Hacemos un llamado a los gobiernos distrital y nacional; estamos siendo expulsados de la ciudad. #Gentrificación #Medellín pic.twitter.com/SUt92RuuYv
— Ana María Valle Villegas (@amvallev) March 22, 2023
Qu'en est-il de la gentrification à Medellín ? Il est urgent de prendre des mesures concrètes.
Nous en appelons au gouvernement du district et au gouvernement national ; nous sommes en train d'être expulsés de la ville. #Gentrificación #Medellín pic.twitter.com/SUt92RuuYv
— Ana María Valle Villegas (@amvallev) 22 mars 2023
Ana María Valle explique que les locaux ne peuvent pas rivaliser avec les salaires en dollars. « Nous perdons progressivement des espaces : l'accès aux restaurants, aux espaces publics, aux aliments de base, entre autres ». Pour la militante, il est urgent de prendre des mesures, et elle cite l'exemple de pays comme le Portugal, où a été supprimé un type de visa qui permettait aux étrangers qui achetaient un logement de résider dans le pays.

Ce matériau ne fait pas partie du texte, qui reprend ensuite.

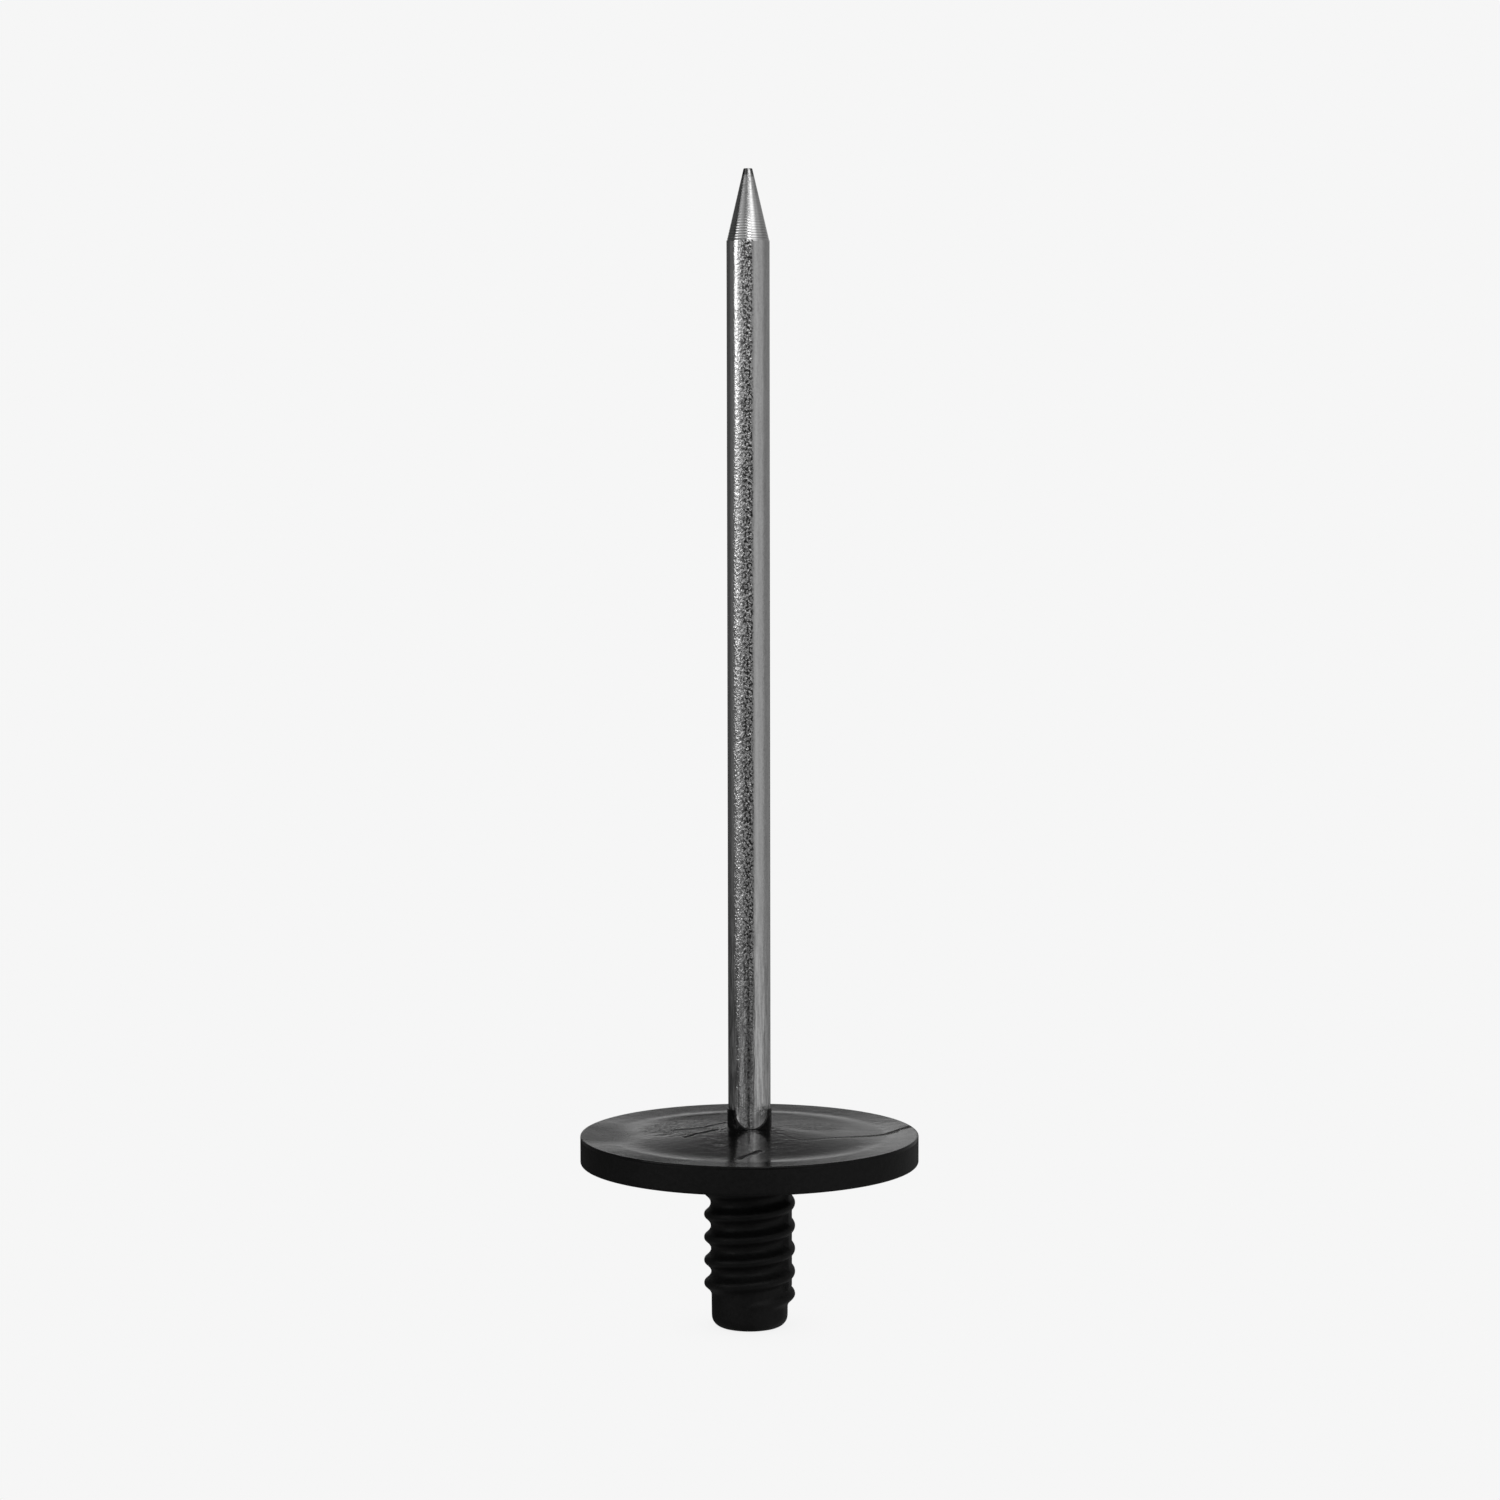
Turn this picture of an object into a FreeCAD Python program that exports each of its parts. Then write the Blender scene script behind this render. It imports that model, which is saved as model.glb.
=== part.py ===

Mais quel type de mesures les gouvernements nationaux ou locaux peuvent-ils prendre ? Il s'agit d'une question à laquelle il est difficile de répondre, en raison du complexe équilibre entre les avantages, principalement en termes de devises entrantes, et les problèmes, tels que le déplacement des habitants d'origine et la perte d'identité qui en résulte, très difficiles à récupérer.
Selon les experts, l'une des solutions consiste à investir une grande partie des ressources qui arrivent aux noms des nomades dans des solutions de logement à impact social. Pour Enrique Soto, cela apporterait une plus grande justice urbaine, étant donné que beaucoup de quartiers qui ont aujourd'hui une forte valeur ajoutée l'ont obtenue grâce à des investissements publics. Quoi qu'il en soit, les solutions ne donnent pas d'espoir, car le boom du travail à distance, tant national qu'international, ne semble pas prêt de s'arrêter.